If it exists, the metadata headings (as described above under Optional Headings
) will be transformed to the value in the to
column.
If the metadata-mapping.csv
isn't available at the root, then no mapping will be attempted.
Note. Currently, it only maps to the default AEM metadata location of jcr:content/metadata/<name>
.
The format should look like:
from | to |
---|---|
Approval (Corp.) | approval-corp |
Asset Name | asset-identifier |
Which viewed as a text file would look like:
from,to
Approval (Corp.),approval-corp
Asset Identifier,asset-identifier
Packaging the node app to a single binary executable using https://github.com/vercel/pkg
Requires the pkg
module to be installed globally with npm install -g pkg
pkg . --targets node14-win-x64
Note: In the --targets
command used to create the executable we can specify the target architecture according to:
- nodeRange
node${n}
or latest → In our case wasnode14
- platform
freebsd
,linux
,alpine
,macos
,win
→ In our casemacos
- arch
x64
,x86
,armv6
,armv7
→ In our casex64
Then run the binary version like:
./aem-asset-upload aem:upload-csv -h https://<aem-hostname> -c jh-upload-service-account:<password> -i /path/to/upload.csv
./aem-asset-upload xml:export-canto-csv -i "/path/to/canto xml export.xml"
When dealing with AEM Assets, there may be some additional configurations or manual steps that will help resolve bugs or prevent issues. These are captured here until a more programmatic fix can be provided.
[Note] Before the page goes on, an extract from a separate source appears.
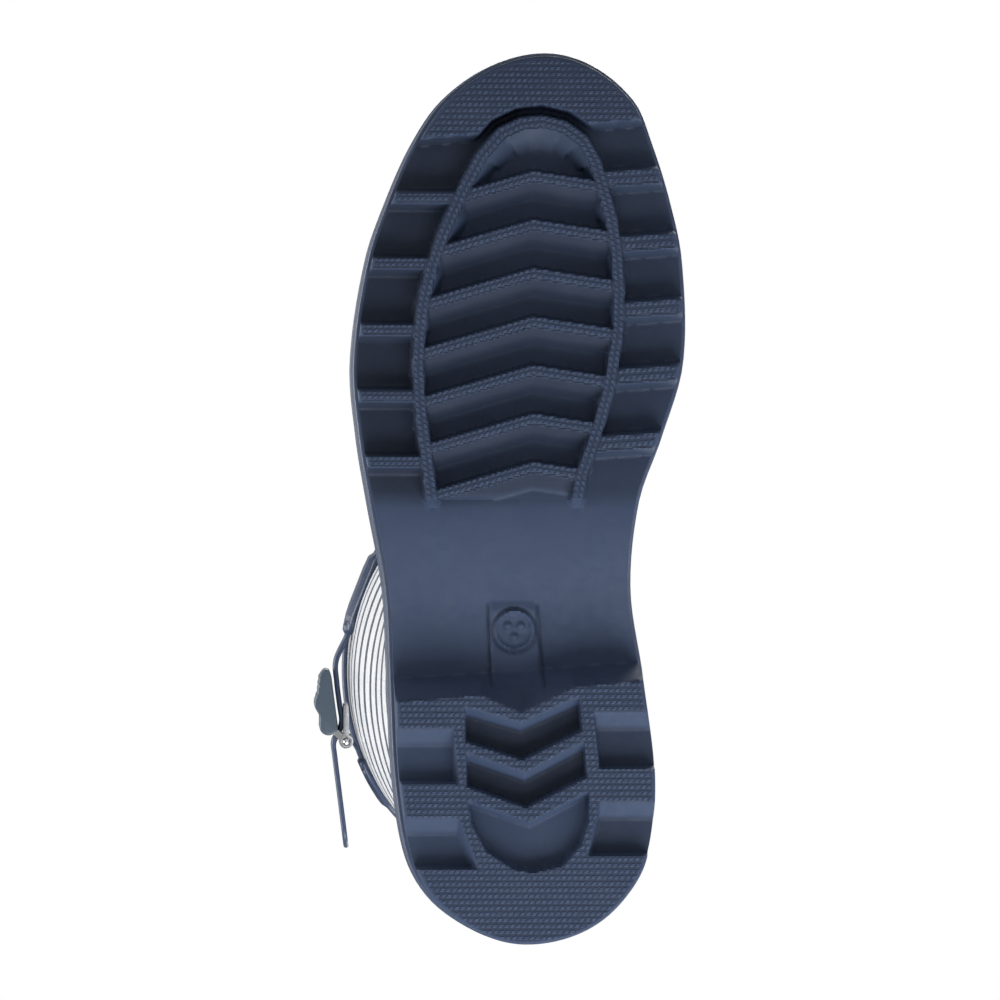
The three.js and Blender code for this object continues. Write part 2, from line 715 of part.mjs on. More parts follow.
// The cam lever: a long cover in front of its pin and a round nose behind, slotted for the cheeks.
function leverCover() {
  const front = pinX - leverLength + camRadius;
  const nose = Array.from({ length: 13 }, (_, i) => {
    const angle = -Math.PI / 2 + (Math.PI * i) / 12;
    return [pinX + camRadius * Math.cos(angle), pinOut + camRadius * Math.sin(angle)];
  });
  const profile = [
    ...nose,
    [pinX - 2.4, pinOut + 3],
    [pinX - 4.6, pinOut + 2.7],
    [pinX - 6.2, pinOut + 3.4],
    [pinX - 7.9, pinOut + 4.1],
    [pinX - 9.7, pinOut + 3.7],
    [pinX - 12, pinOut + 1.9],
    [front + 4.6, pinOut + 0.3],
    [front + 1.6, pinOut - 1],
    [front + 0.1, pinOut - 2.4],
    [front + 1, pinOut - 3.3],
    [front + 3.6, pinOut - 3.5],
  ].map(([along, out]) => atBuckle(along, out));
  const hole = extrudeUp(disc(...atBuckle(pinX, pinOut), eyeHole, 16), leverWidth);
  const slotFront = pinX - eyeRadius - 0.5;
  const slotCorners = [[slotFront, -5], [30, -5], [30, 30], [slotFront, 30]];
  const slot = slotCorners.map(([along, out]) => atBuckle(along, out));
  const slots = extrudeUp(slot, cheekInside + cheekThickness + gap)
    .subtract(extrudeUp(slot, cheekInside - gap));
  return extrudeUp(profile, leverWidth / 2).subtract(hole).subtract(slots);
}

const boardLift = gap;
const footbedLift = boardLift + insoleThickness + gap;
add("outsole", outsole(), navy);
add("heel_filler", heelFiller(), grey);
add("forefoot_filler", foreFiller(), grey);
add("shank", shank(), steel);
add("insole_board", insolePlate(liningInner + gap, boardLift, boardLift + insoleThickness), grey);
add("footbed", insolePlate(liningInner + 1, footbedLift, footbedLift + footbedThickness), grey);
add("upper_shell", bootShell(0, shellThickness, startLift, bindingThickness + gap), white);
add("toe_stiffener", stiffener(0, 8, 16), grey);
add("heel_stiffener", stiffener(Math.PI, 8, 38), grey);
add("lining", bootShell(liningOuter, liningInner, startLift + 0.4, bindingThickness + gap), grey);
add("foxing", foxing(), navy);
add("top_binding", topBinding(), navy);
add("front_anchor", frontAnchor(), navy);
add("rear_anchor", rearAnchor(), navy);
add("strap", strap(), navy);
add("buckle_tab", buckleTab(), navy);
add("hinge_bar", hingeBar(), steel);
add("link_frame", linkFrame(), steel);
add("lever_pin", leverPin(), steel);
add("lever_cover", leverCover(), slate);

export default group;
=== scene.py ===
import math

import bpy
import numpy as np
from mathutils import Matrix, Vector


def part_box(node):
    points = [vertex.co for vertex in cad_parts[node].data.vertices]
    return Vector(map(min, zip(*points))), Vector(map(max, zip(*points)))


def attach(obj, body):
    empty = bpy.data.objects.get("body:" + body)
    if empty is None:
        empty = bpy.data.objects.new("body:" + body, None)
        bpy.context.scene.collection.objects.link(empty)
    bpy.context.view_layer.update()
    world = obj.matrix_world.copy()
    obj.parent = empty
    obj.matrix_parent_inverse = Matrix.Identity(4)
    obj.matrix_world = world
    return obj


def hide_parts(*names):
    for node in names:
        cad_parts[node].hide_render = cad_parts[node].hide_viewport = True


# Deck boot, right foot: its looks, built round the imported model. Sizes are in millimetres.
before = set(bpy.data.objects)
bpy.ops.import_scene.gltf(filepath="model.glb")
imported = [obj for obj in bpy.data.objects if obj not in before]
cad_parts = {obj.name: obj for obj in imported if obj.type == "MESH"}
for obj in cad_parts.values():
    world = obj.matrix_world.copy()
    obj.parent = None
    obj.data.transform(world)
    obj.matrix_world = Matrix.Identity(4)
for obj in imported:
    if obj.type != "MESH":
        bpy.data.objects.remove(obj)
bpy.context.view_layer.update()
print("frame loaded:", len(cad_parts), "nodes")

mm = 0.001

# The camera comes first: below the boot, a little to the lateral side, toe up.
cameraSetup = {
    "aim": (-6.5, -131.0, 0.0),
    "distance": 2000.0,
    "sideTilt": 2.2,  # degrees towards the lateral side
    "endTilt": 0.0,  # degrees towards the heel
    "widthSeen": 323.6,
}


def addCamera(setup):
    data = bpy.data.cameras.new("camera")
    data.sensor_width = 36
    data.lens = data.sensor_width * setup["distance"] / setup["widthSeen"]
    data.clip_start = 0.01
    data.clip_end = 50
    cam = bpy.data.objects.new("camera", data)
    bpy.context.scene.collection.objects.link(cam)
    side = math.radians(setup["sideTilt"])
    end = math.radians(setup["endTilt"])
    back = Vector((-math.sin(side), math.sin(end), -math.cos(side) * math.cos(end))).normalized()
    cam.location = Vector(setup["aim"]) * mm + back * setup["distance"] * mm
    right = Vector((0, -1, 0)).cross(back).normalized()
    cam.rotation_euler = Matrix((right, back.cross(right), back)).transposed().to_euler()
    bpy.context.scene.camera = cam


addCamera(cameraSetup)

# Boot form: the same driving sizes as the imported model. The toe points towards -Y, the medial side is +X.
form = {
    "soleLength": 288.0, "soleWidth": 105.0, "heelBack": 13.0, "foreHeight": 14.0, "heelHeight": 30.0,
    "riseFrom": 0.42, "riseOver": 0.36, "bootHeight": 300.0, "ankleHeight": 155.0, "rimLength": 136.0,
    "rimWidth": 104.0, "strapZ": 262.0,
}
toeTip = form["heelBack"] - form["soleLength"]
rimFront = -form["rimLength"]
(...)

You will probably want to update the assets title as part of the metadata mapping. By default AEM will display the value of dc:title
as the title.
Attempting to set this directly via the Assets Api (which this tool uses), for some reason I'm sure Adobe understand, causes the jcr:title
to be updated instead.
This results in an unchanged title being displayed for the asset. This behaviour is documented at https://experienceleague.adobe.com/docs/experience-manager-64/assets/extending/mac-api-assets.html?lang=en#update-asset-metadata
Follow these steps to create a workflow which syncs the jcr:title
to dc:title
to resolve this issue.
- Create a workflow script, can have the extension .js, or .ecma (which appears to be the AEM standard, but either work)
- Save it in crx/de as a file under
/etc/workflow/scripts
. It can also probably be saved under/apps/<project>/workflow/scripts
when added to a code repo, but I haven't tried this yet. Details from https://helpx.adobe.com/au/experience-manager/6-2/sites/developing/using/wf-customizing-extending.html
# This is a fixed version of the script provided by the Adobe documentation
# https://experienceleague.adobe.com/docs/experience-manager-64/assets/extending/mac-api-assets.html?lang=en#update-asset-metadata
#
var workflowData = workItem.getWorkflowData();
log.info("JH Content Sync executing script now...");
if (workflowData.getPayloadType() == "JCR_PATH") {
var path = workflowData.getPayload().toString();
log.info("JH Path at:" + path);
var node = workflowSession.getSession().getItem(path);
var metadataNode = node.getNode("metadata");
if (metadataNode.hasProperty("jcr:title")) {
var jcrTitle = metadataNode.getProperty("jcr:title");
log.info("JH jcrTitle 2:" + jcrTitle.getString());
metadataNode.setProperty("dc:title", jcrTitle.getString());
metadataNode.save();
}
}
- Create a new Workflow Model
- Add a new
Process Step
(filter with "process step" and it will show up) component. - Edit the Process Step component. Set a title and description in the Common tab (leave everything else) and in the Process tab select our custom workflow from the dropdown (this was previously added). Select the
Handler Advance
checkbox. Select Done. - Select the
Sync
button on the model. - Create a new Workflow Launcher so the model is automatically processed when an Asset is modified (in our case, it's metadata is updated).
- Select Create > Add Launcher. Populate the following, all other fields can be left blank/default 1. Event Type = Modified 2. Nodetype = dam:AssetContent 3. Path = /content/dam(/.*)/jcr:content 4. Workflow = 5. Description = 6. Active = selected/checked
Our custom script should then activate each time we update the asset metatdata E.g.
curl -X PUT -u admin:admin -H "Content-Type: application/json;" -d '{"class":"asset", "properties": {"metadata":{"jcr:title":"Also Working Title"}}}' http://localhost:4502/api/assets/wknd/en/activities/hiking/hiker-anapurna.jpg
Tail the error.log
and you'll see our log.info(...)
output from the .ecma script.
When working with custom ecma scripts which we've added to a workflow step, you'll need to clear it from this cache each time it's updated in crx/de
http://localhost:4502/system/console/scriptcache
Not doing this means any updates to the script aren't executed.